Probate vs letter of administration or none

My father-in-law who recently passed away, and he named everything he owned to my wife in his registered will. My wife has a brother but due to constrained relationship between him and my father-in-law, he is not a beneficiary of anything in the will.

Questions we have are

1) Do we need to probate the will or get letter or administration or none? There is no executor in the will. Builders are insisting on probate.

2) How complicated is the process for both options above, and what are pros/cons, timeframe and cost involved.

3) Do u think my wife's brother can present any hurdles in the execution of the will?

 



Learning

 5 Replies

R.Ramachandran (Advocate)     13 December 2017

1. Since you anticipate your brother-in-law will contest the WILL, you would be advised to get the WILL probated.  

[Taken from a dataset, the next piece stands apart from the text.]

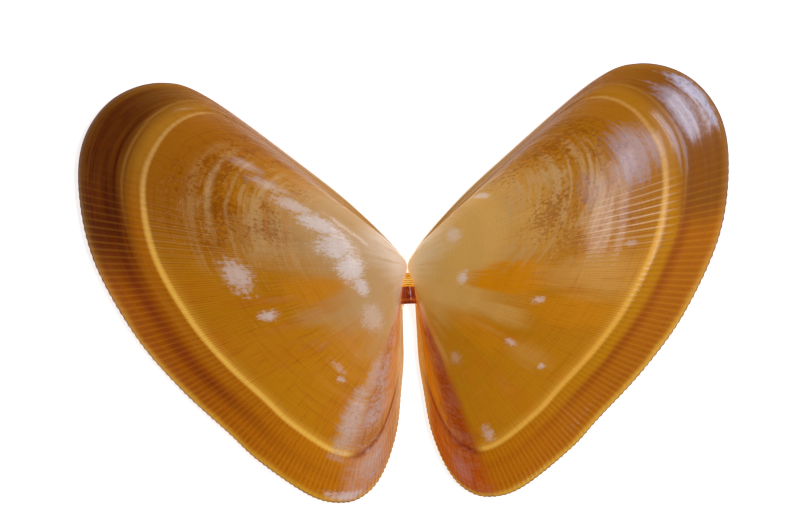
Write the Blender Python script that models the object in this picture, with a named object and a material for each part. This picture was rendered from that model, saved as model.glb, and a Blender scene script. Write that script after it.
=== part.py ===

2. Without probate, you will not be in a position to give effect to the WILL, unless your brother-in-law will agree to honour the WILL.  Therefore, there is no CONs, but it is a necessity that you have to get the WILL probated.  Delay in getting the Court for probate of the will, through some difficulties later on.

3. The cost will depend upon the lawyer that you engage.

4. You should be a better judge as to whether or not your brother-in-law can present any hurdles in the execution of the will.  None of us will be in a position to say anything as to what he will do.  

Amit   13 December 2017

Mr Ramachandran, Thank you for your reply.

From your answer i am decuding that Letter of Administration is not needed. And probate is advised to be done to be on safer side.

About cost, as i understand the cost of court is capped in New Delhi. Is that correct, if so, what is the cap amount?

Lastly, I understand that he has a right to contest the will, however given that its a registered Will, do you foresee us facing hurdles in probation or execution if he contests it?

Kumar Doab (FIN)     13 December 2017

It is mandatory to probate the WILL in the area of Bombay, Calcutta, and Madras.

The last valid WILL prevails.

If registered WILL is the last WILL (and that NO other WILL as surfaced) then it should prevail.

Registered WILL is not easily set aside atleast on counts of authenticity.

Registered WILL can also be contested.

You have not posted that your brother in law is contesting the WILL.

He being not a stranger (being son of testator) can contest the WILL.

How come the builder is involved?

Kumar Doab (FIN)     13 December 2017

 

 

The authority under whose jurisdiction property falls has a set procedure for such matters if the WILL has surfaced; Testate Succession…….and the prescribed forms, procedure, process is available in O/o Authority and even on website. Certified copies of the WILL, death certificate, legal heir certificate/affidavit (per local procedure/precedence) are basic requirements. The authority may ask for NOC from legal heirs (other than beneficiary) and/or to release newspaper advt and/or may write to legal heirs to submit their objections if any within set time.

Check locally and comply with procedure.

 

If there is NO contest to the WILL by any legal heir then authority shall act upon the WILL without any cloud on it and transfer the ownership in the name of beneficiary.

Thereafter obtain copy of updated mutation records.

 

If WILL is contested it lands up in probate court of pecuniary jurisdiction.

Kumar Doab (FIN)     13 December 2017

Check locally at your location with a very able senior LOCAL counsel of unshakable repute and integrity specializing in such/testamentray/civil matters and well versed with Local rules/laws and having succesful track record on need of LoA, Probate.